I am grateful of the many things I have learned from others, and get a great deal of personal pleasure and satisfaction from helping you. However, I’m fortunate to recognize that an even better time can be ahead and a new friend I have not made yet will greet me at a seminar, a restaurant, at worship, on a train or plane. Sometimes I wonder if I wasn’t born a century too late or too early, but then I’m reminded over and over that we seem to be at a particular time and place for reasons that we can’t explain.

We have the opportunity to meet new friends and maintain old ones throughout life. As an old girl scout song goes “Make new friends, but keep the old. One is silver, the other is gold.”

Like many of you, I had the pleasure of meeting Zig Ziglar, who used or crafted many sayings which seem to hold true. One I particularly enjoy is “Your attitude, not your aptitude, will determine your altitude.” I know many people with greater aptitude. Likewise, I know many with a different attitude. Recent studies seem to show that as people age, their attitude remains much the same as it was by age 30. You can either be “as young as you feel” and “never grow up”, or you can choose to be like the character Max Goldman portrayed by Walter Matthau in Grumpy Old Men.

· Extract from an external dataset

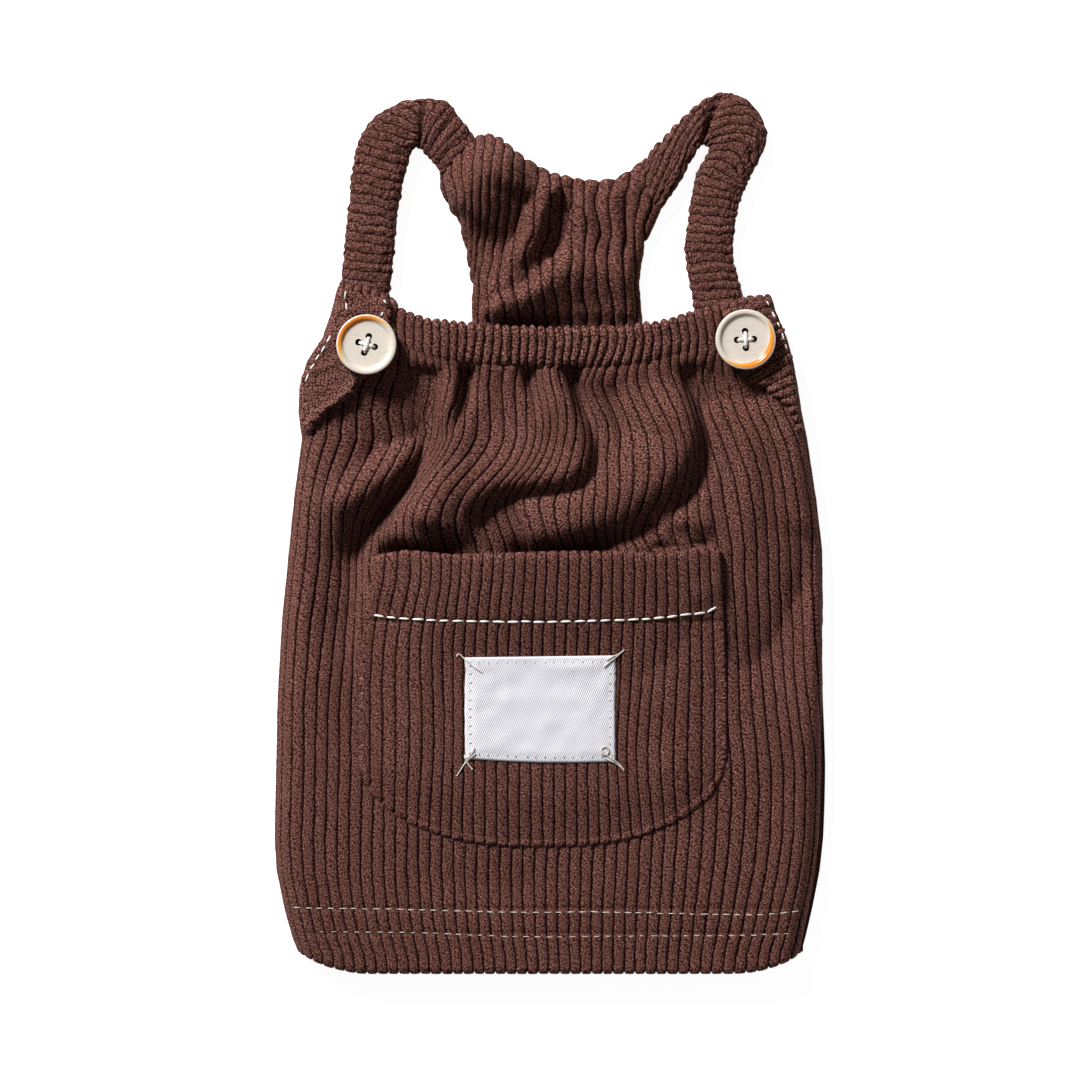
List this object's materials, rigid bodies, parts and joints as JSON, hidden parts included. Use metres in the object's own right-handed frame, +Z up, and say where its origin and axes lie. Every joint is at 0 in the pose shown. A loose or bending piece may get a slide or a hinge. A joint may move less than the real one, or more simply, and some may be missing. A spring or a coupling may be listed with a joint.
{
  "type": "dog pinafore dress",
  "caption": "Corduroy pinafore dress for a small dog, laid flat: tube body, gathered neckline, faced back bib, elastic straps, patch pocket with a blank label, and buttons.",
  "frame": {"origin": "on the surface that the dress lies on, under the middle of its whole length and width", "axes": "+X to the right of someone looking at the front, +Y from the hem to the straps, +Z up out of the front"},
  "size_m": [0.1647, 0.2641, 0.0204],
  "materials": {
    "corduroy": "dark chocolate-brown wide-wale corduroy with a dull, fuzzy pile",
    "label_twill": "white woven twill, faintly glossy",
    "button_plastic": "cream polyester resin with an amber arc on the raised rim"
  },
  "bodies": {
    "root": {"back": "corduroy", "back_facing": "corduroy", "front": "corduroy", "armhole_facing_left": "corduroy", "armhole_facing_right": "corduroy", "strap_left": "corduroy", "strap_right": "corduroy", "pocket": "corduroy", "label": "label_twill", "button_left": "button_plastic", "button_right": "button_plastic"}
  },
  "joints": []
}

In prior year’s public presentations as well as this column, I have quoted the Greek philosopher Heraclitus of Ephesus, who considered himself a pioneer of wisdom, “the only thing that is constant is change.” He has another saying that represents the torrent of change we experience in technology “No man ever steps in the same river twice.” Constant change represents constant opportunity.

At this point I’m on the sidelines cheering for you to have clarity in creating your own version of the future. If you need me to enter the game with you, I’m pretty easy to find. Many hands make for light work, and I’m happy to share the yoke with you. May the coming year and many more beyond give you blessings beyond measure.